**REQUEST:**
Repeat only the lines from the line containing "shell_upper();" through the line containing "if empty is", both included, exactly as they stand.

**RECORDS PROVIDED:**
● ● ● ● ● ● ●

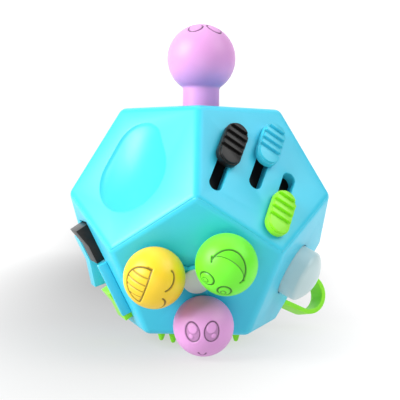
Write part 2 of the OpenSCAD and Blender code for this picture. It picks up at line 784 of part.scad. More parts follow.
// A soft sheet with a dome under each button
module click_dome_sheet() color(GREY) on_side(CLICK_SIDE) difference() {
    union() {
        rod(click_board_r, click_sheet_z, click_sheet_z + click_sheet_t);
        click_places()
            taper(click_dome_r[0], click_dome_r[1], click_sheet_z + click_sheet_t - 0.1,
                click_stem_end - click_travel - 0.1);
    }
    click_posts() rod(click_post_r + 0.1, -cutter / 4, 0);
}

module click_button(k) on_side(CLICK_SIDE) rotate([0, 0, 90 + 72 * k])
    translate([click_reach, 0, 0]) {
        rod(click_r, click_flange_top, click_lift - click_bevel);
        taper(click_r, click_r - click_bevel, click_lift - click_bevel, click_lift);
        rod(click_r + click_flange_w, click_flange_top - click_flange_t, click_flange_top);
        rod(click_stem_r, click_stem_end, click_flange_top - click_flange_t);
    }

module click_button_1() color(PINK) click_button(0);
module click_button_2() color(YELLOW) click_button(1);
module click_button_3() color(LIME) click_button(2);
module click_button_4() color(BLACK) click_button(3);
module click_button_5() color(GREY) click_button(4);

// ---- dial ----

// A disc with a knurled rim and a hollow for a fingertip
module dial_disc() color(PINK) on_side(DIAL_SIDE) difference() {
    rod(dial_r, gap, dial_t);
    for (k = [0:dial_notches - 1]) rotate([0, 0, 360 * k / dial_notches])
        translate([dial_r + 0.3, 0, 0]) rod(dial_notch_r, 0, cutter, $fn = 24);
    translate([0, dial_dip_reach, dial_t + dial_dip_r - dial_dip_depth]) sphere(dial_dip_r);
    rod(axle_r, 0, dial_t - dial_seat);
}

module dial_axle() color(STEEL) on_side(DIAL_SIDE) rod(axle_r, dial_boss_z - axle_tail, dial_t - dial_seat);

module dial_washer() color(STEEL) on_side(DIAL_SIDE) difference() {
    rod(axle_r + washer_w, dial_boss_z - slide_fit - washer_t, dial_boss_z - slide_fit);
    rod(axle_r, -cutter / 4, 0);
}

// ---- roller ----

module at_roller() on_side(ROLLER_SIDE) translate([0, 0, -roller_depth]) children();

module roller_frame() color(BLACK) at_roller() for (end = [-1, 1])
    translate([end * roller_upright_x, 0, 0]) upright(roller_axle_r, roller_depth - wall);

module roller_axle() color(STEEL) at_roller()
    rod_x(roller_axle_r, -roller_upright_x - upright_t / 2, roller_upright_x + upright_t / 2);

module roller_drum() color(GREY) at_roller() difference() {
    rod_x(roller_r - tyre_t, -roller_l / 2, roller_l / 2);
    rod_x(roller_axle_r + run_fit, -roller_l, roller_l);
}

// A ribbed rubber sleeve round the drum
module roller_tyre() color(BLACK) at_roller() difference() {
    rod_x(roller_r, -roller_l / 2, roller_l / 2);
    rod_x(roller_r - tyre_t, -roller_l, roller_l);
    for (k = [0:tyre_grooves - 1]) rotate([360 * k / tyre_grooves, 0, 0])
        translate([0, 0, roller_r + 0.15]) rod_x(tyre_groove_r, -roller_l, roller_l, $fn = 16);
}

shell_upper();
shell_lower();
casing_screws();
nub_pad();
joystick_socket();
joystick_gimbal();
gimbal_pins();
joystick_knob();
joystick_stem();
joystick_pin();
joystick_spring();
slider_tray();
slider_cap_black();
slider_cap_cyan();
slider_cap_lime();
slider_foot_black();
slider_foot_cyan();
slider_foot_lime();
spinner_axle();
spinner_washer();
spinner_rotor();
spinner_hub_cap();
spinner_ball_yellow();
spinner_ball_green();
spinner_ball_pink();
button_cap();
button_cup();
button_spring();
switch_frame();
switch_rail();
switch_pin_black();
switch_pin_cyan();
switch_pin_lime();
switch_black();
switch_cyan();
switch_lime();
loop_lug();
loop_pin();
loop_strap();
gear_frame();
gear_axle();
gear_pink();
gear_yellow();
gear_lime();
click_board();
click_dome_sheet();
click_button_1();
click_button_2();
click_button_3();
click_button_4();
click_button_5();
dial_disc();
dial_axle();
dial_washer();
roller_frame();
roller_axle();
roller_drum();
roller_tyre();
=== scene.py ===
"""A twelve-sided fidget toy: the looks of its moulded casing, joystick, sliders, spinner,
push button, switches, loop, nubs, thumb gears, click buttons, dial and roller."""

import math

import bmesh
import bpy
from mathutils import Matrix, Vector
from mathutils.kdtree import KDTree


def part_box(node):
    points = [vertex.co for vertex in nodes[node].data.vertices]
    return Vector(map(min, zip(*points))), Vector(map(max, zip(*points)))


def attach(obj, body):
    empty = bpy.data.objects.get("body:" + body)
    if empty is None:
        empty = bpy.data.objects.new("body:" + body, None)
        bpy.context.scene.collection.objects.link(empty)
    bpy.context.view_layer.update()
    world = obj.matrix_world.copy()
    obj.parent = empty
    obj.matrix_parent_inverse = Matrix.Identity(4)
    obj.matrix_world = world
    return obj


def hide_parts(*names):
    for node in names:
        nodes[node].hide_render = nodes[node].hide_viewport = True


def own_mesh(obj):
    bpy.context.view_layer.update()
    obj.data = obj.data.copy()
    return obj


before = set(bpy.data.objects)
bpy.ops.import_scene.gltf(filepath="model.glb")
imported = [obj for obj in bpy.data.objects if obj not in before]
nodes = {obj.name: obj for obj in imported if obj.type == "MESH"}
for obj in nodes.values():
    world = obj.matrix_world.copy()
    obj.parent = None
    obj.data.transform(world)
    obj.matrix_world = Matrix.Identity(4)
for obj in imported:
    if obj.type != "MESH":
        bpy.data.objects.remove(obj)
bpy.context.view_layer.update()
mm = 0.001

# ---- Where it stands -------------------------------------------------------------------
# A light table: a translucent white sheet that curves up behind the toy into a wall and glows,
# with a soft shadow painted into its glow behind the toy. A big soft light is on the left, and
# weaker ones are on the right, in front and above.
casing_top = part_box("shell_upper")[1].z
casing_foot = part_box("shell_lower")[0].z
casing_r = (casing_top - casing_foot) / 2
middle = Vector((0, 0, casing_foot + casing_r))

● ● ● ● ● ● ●

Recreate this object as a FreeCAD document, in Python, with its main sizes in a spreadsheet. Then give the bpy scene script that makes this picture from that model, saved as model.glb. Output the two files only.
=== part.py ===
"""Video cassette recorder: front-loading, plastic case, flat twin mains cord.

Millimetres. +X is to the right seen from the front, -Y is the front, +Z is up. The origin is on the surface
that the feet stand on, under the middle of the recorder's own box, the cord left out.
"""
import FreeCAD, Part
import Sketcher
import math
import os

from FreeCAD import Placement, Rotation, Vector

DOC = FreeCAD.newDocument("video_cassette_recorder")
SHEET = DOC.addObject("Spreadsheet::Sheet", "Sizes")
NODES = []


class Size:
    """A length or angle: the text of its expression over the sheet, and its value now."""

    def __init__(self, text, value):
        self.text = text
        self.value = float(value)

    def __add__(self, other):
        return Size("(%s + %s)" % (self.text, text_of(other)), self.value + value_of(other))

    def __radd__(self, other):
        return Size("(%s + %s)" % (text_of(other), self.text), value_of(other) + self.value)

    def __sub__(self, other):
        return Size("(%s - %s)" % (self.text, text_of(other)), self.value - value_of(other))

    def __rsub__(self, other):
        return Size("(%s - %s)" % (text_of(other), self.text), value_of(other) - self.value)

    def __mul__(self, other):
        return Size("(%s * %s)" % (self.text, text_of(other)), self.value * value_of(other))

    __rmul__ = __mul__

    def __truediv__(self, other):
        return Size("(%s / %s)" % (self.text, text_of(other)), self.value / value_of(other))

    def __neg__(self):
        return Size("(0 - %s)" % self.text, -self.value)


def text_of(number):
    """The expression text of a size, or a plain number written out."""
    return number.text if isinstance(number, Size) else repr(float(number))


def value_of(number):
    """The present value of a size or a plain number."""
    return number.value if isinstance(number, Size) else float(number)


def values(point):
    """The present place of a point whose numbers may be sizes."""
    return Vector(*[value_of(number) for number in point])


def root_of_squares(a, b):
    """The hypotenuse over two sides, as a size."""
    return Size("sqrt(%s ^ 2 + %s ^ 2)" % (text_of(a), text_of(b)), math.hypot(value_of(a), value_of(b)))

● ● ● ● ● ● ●

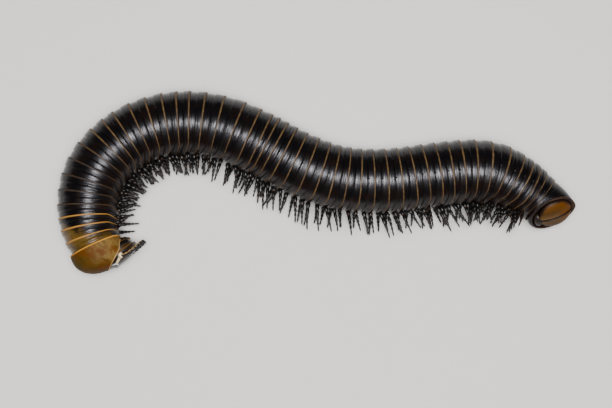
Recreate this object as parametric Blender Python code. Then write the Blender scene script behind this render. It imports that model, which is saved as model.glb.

● ● ● ● ● ● ●

**OUTPUT FOR THIS TASK:**
shell_upper();
shell_lower();
casing_screws();
nub_pad();
joystick_socket();
joystick_gimbal();
gimbal_pins();
joystick_knob();
joystick_stem();
joystick_pin();
joystick_spring();
slider_tray();
slider_cap_black();
slider_cap_cyan();
slider_cap_lime();
slider_foot_black();
slider_foot_cyan();
slider_foot_lime();
spinner_axle();
spinner_washer();
spinner_rotor();
spinner_hub_cap();
spinner_ball_yellow();
spinner_ball_green();
spinner_ball_pink();
button_cap();
button_cup();
button_spring();
switch_frame();
switch_rail();
switch_pin_black();
switch_pin_cyan();
switch_pin_lime();
switch_black();
switch_cyan();
switch_lime();
loop_lug();
loop_pin();
loop_strap();
gear_frame();
gear_axle();
gear_pink();
gear_yellow();
gear_lime();
click_board();
click_dome_sheet();
click_button_1();
click_button_2();
click_button_3();
click_button_4();
click_button_5();
dial_disc();
dial_axle();
dial_washer();
roller_frame();
roller_axle();
roller_drum();
roller_tyre();
=== scene.py ===
"""A twelve-sided fidget toy: the looks of its moulded casing, joystick, sliders, spinner,
push button, switches, loop, nubs, thumb gears, click buttons, dial and roller."""

import math

import bmesh
import bpy
from mathutils import Matrix, Vector
from mathutils.kdtree import KDTree


def part_box(node):
    points = [vertex.co for vertex in nodes[node].data.vertices]
    return Vector(map(min, zip(*points))), Vector(map(max, zip(*points)))


def attach(obj, body):
    empty = bpy.data.objects.get("body:" + body)
    if empty is None:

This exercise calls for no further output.